NEWS

Black stockings left hanging from trees at S.C. college

Jeffrey Collins
Associated Press

Columbia, S.C. — Someone left black nylon stockings filled with dirt hanging from tree branches outside a South Carolina university hall named for an avowed racist.

The 18 stockings, shaped to abstractly look like a human head and body, were found Sunday morning outside Tillman Hall, with a sign taped over a plaque reading “Tillman’s Legacy,” according to a police report from Winthrop University in Rock Hill.

“While we do not know the intent of this display, these images are clearly hurtful and threatening and are contrary to the values of Winthrop University,” president Dan Mahony said in an email sent to faculty and students.

The stockings appeared to be placed overnight because they were wet from the morning rain, and there was no security camera footage of the incident, according to the police report.

Mahony promised a full investigation into the stockings and said whoever is responsible will be held accountable by the university judicial system and state law.

Tillman Hall at Winthrop was vandalized at least twice in 2015, with graffiti on the building and paint thrown on a portrait of Tillman inside.

Tillman was a South Carolina governor and a U.S. senator.
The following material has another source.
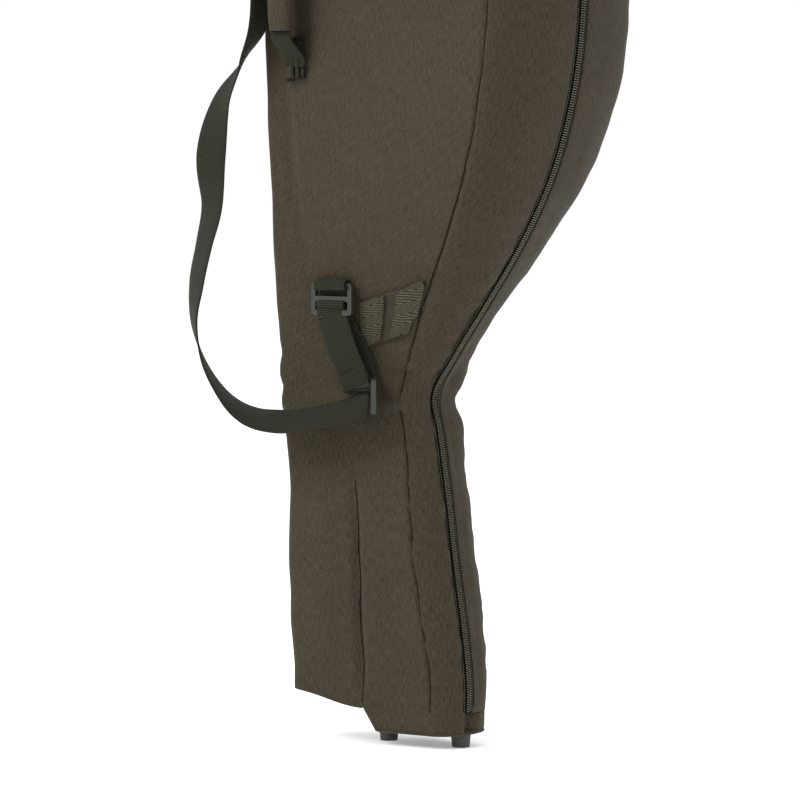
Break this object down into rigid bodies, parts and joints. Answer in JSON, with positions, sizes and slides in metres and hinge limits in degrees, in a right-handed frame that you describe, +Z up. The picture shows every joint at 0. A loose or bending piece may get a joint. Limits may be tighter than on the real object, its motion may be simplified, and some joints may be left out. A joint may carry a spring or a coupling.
{
  "type": "padded fishing rod sleeve",
  "caption": "Tall padded rod-and-reel sleeve with a belly zip, side pocket, carry handle, adjustable webbing shoulder strap and two rubber feet.",
  "frame": {"origin": "on the floor under the feet, at the middle of the overall box", "axes": "+X from the straight spine side to the belly zip, +Y from the front face with the handle to the rear cover, +Z up"},
  "size_m": [0.423, 0.2324, 1.996],
  "materials": {
    "outer_canvas": "heathered olive-brown woven canvas, matt",
    "padding": "covered closed-cell foam",
    "lining_fabric": "thin smooth lining",
    "webbing": "ribbed nylon webbing",
    "zip_tape": "woven tape",
    "zip_coil": "nylon coil",
    "zip_metal": "dark coated zinc",
    "olive_plastic": "moulded acetal",
    "foot_rubber": "moulded rubber",
    "fastener_steel": "zinc plated",
    "board_plastic": "sheet polyethylene"
  },
  "bodies": {
    "sleeve": {"anchor_band_lower": "webbing", "anchor_loop_lower": "webbing", "anchor_loop_upper": "webbing", "base_board": "board_plastic", "base_foam": "padding", "base_outer": "outer_canvas", "divider_panel": "padding", "foot_belly": "foot_rubber", "foot_nuts": "fastener_steel", "foot_screws": "fastener_steel", "foot_spine": "foot_rubber", "foot_washers": "fastener_steel", "front_panel_foam_lower": "padding", "front_panel_foam_reel": "padding", "front_panel_foam_upper": "padding", "front_panel_lining": "lining_fabric", "front_panel_outer": "outer_canvas", "handle_end_lower": "webbing", "handle_end_upper": "webbing", "handle_tab_lower": "webbing", "handle_tab_upper": "webbing", "hanging_loop": "webbing", "hood_foam": "padding", "hood_lining": "lining_fabric", "hood_outer": "outer_canvas", "pocket_bottom": "lining_fabric", "pocket_foam": "padding", "pocket_lining": "lining_fabric", "pocket_mouth_binding": "webbing", "pocket_outer": "outer_canvas", "rod_strap_lower": "webbing", "rod_strap_upper": "webbing", "shoulder_strap": "webbing", "upper_spine_panel": "padding", "zip_bottom_stop": "zip_metal", "zip_coil_front": "zip_coil", "zip_tape_front": "zip_tape", "zip_top_stop": "zip_metal"},
    "rear_cover": {"rear_cover_outer": "outer_canvas", "rear_cover_foam_lower": "padding", "rear_cover_foam_reel": "padding", "rear_cover_foam_upper": "padding", "rear_cover_lining": "lining_fabric", "zip_tape_rear": "zip_tape", "zip_coil_rear": "zip_coil"},
    "zip_slider": {"zip_slider": "zip_metal"},
    "zip_pull": {"zip_pull_bail": "zip_metal", "zip_puller": "zip_metal"},
    "carry_handle": {"handle_grip": "outer_canvas", "handle_webbing": "webbing"},
    "strap_end": {"strap_ring": "olive_plastic", "strap_tail_front": "webbing", "strap_tail_back": "webbing"},
    "adjuster": {"strap_adjuster": "olive_plastic"},
    "upper_strap_ring": {"upper_ring": "olive_plastic"}
  },
  "joints": [
    {"name": "rear_cover_swing", "type": "hinge", "parent": "sleeve", "child": "rear_cover", "pos_m": [-0.03043, 0.0492, 0.95], "axis": [0, 0, 1], "range_deg": [0, 90]},
    {"name": "zip_slide", "type": "slide", "parent": "rear_cover", "child": "zip_slider", "axis": [0, 0, 1], "range_m": [-0.5, 0]},
    {"name": "zip_pull_swing", "type": "hinge", "parent": "zip_slider", "child": "zip_pull", "pos_m": [0.04568, 0.0072, 1.8605], "axis": [0, -1, 0], "range_deg": [0, 150]},
    {"name": "handle_swing", "type": "hinge", "parent": "sleeve", "child": "carry_handle", "pos_m": [-0.06643, -0.0762, 0.743], "axis": [0, 0, 1], "range_deg": [-8, 35], "deforming": ["handle_end_lower", "handle_end_upper"]},
    {"name": "strap_end_swing", "type": "hinge", "parent": "sleeve", "child": "strap_end", "pos_m": [-0.03843, -0.06613, 0.4375], "axis": [1, 0, 0], "range_deg": [-50, 0], "deforming": ["shoulder_strap"]},
    {"name": "adjuster_slide", "type": "slide", "parent": "strap_end", "child": "adjuster", "axis": [0.2807, 0.0765, -0.9568], "range_m": [0, 0.02]},
    {"name": "upper_ring_swing", "type": "hinge", "parent": "sleeve", "child": "upper_strap_ring", "pos_m": [-0.07443, -0.03732, 1.3595], "axis": [1, 0, 0], "range_deg": [-50, 0]}
  ]
}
He helped lead a mob that killed four blacks in July 1876 as racist whites pushed to regain control of state government during Reconstruction.
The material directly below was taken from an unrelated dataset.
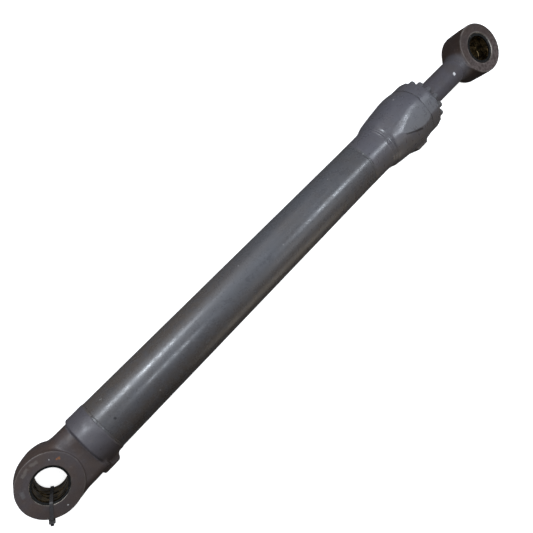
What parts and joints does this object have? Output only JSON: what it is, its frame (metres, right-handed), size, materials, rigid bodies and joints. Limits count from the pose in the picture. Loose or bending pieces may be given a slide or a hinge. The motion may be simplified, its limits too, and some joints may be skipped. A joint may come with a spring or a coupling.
{
  "type": "hydraulic cylinder",
  "caption": "Double-acting hydraulic cylinder for an excavator arm: welded barrel with a pin eye and a flange port at its base, bolted gland, and a sliding rod with a pin eye.",
  "frame": {"origin": "middle of the base pin bore, where the bore's axis crosses the cylinder's axis", "axes": "+X along the cylinder from the base eye to the rod eye; +Z along both pin bores; both oil ports face -Y. The rest pose is fully retracted."},
  "size_m": [2.245, 0.2163, 0.195],
  "materials": {
    "rough_forging": "dull grey-brown paint on a rough forging, with scuffs and rust spots",
    "rod_eye_forging": "dark grey paint, matte, worn bright on the bore's edge",
    "tube_paint": "satin dark grey paint with a purple-brown tint, scratched",
    "head_paint": "satin dark grey paint, thin on the machined edges",
    "weld_paint": "painted weld bead, slightly rippled",
    "bronze": "bearing bronze, oiled and darkened, with grease grooves",
    "black_rubber": "black rubber, greasy",
    "o_ring_rubber": "black nitrile rubber",
    "seal_plastic": "blue-grey polyurethane",
    "zinc_steel": "zinc-plated steel, greasy",
    "black_steel": "blackened steel, bright on the rubbed edges",
    "turned_steel": "turned steel",
    "piston_rod": "ground hard chrome; the stub that stays outside is painted dark grey",
    "cable_tie": "black moulded nylon"
  },
  "bodies": {
    "barrel": {"base_forging": "rough_forging", "base_bush": "bronze", "base_dust_seal_upper": "black_rubber", "base_dust_seal_lower": "black_rubber", "base_grease_nipple": "zinc_steel", "base_weld": "weld_paint", "barrel_tube": "tube_paint", "head_weld": "weld_paint", "head_collar": "head_paint", "cable_tie": "cable_tie", "gland": "head_paint", "rod_bushing": "bronze", "buffer_seal": "seal_plastic", "rod_seal": "seal_plastic", "rod_seal_backup": "seal_plastic", "wiper": "black_rubber", "gland_o_ring": "o_ring_rubber", "gland_backup_ring": "seal_plastic", "gland_bolt_01": "black_steel", "gland_bolt_02": "black_steel", "gland_bolt_03": "black_steel", "gland_bolt_04": "black_steel", "gland_bolt_05": "black_steel", "gland_bolt_06": "black_steel", "gland_bolt_07": "black_steel", "gland_bolt_08": "black_steel", "gland_bolt_09": "black_steel", "gland_bolt_10": "black_steel", "gland_bolt_11": "black_steel", "gland_bolt_12": "black_steel", "gland_bolt_13": "black_steel", "gland_bolt_14": "black_steel", "gland_bolt_15": "black_steel", "gland_bolt_16": "black_steel"},
    "piston_rings": {"piston_wear_ring_base": "seal_plastic", "piston_wear_ring_head": "seal_plastic", "piston_seal": "seal_plastic", "piston_seal_energiser": "o_ring_rubber"},
    "ram": {"piston": "turned_steel", "piston_o_ring": "o_ring_rubber", "piston_nut": "turned_steel", "piston_nut_screw": "black_steel", "cushion_sleeve": "turned_steel", "piston_rod": "piston_rod", "rod_eye": "rod_eye_forging", "rod_eye_bush": "bronze", "rod_dust_seal_upper": "black_rubber", "rod_dust_seal_lower": "black_rubber", "rod_grease_nipple": "zinc_steel"}
  },
  "joints": [
    {"name": "rod_slide", "type": "slide", "parent": "barrel", "child": "piston_rings", "axis": [1, 0, 0], "range_m": [0, 1.24]},
    {"name": "rod_turn", "type": "hinge", "parent": "piston_rings", "child": "ram", "pos_m": [1.8, 0, 0], "axis": [1, 0, 0], "continuous": true}
  ]
}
He said blacks were cannibals, barbarians and savages in Africa and it was foolish to think they would be any different in the United States.

A major building at Clemson University is also named for Tillman, who was instrumental in the founding of the two schools. Both schools have issued statements uncomfortable with Tillman’s legacy, but point out they need a two-thirds vote from the Legislature to change the name — a law put in place to protect the Confederate flag on the Statehouse lawn.

The flag was removed in July 2015 after nine black churchgoers were killed in what police said was a racially motivated attack in Charleston.

A Tillman statue still stands prominently nearby where the rebel banner flew. South Carolina House Speaker Jay Lucas has said his chamber won’t take up any more monument or naming questions.

The stockings at Tillman Hall were found a day after a fire at the Beaufort County Black Chamber of Commerce. State and federal investigators are still trying to determine what caused the fire. Before the building broke ground, someone spray painted “Racist” in red letters on its sign in July 2015, the same month the Confederate flag was removed from the Statehouse.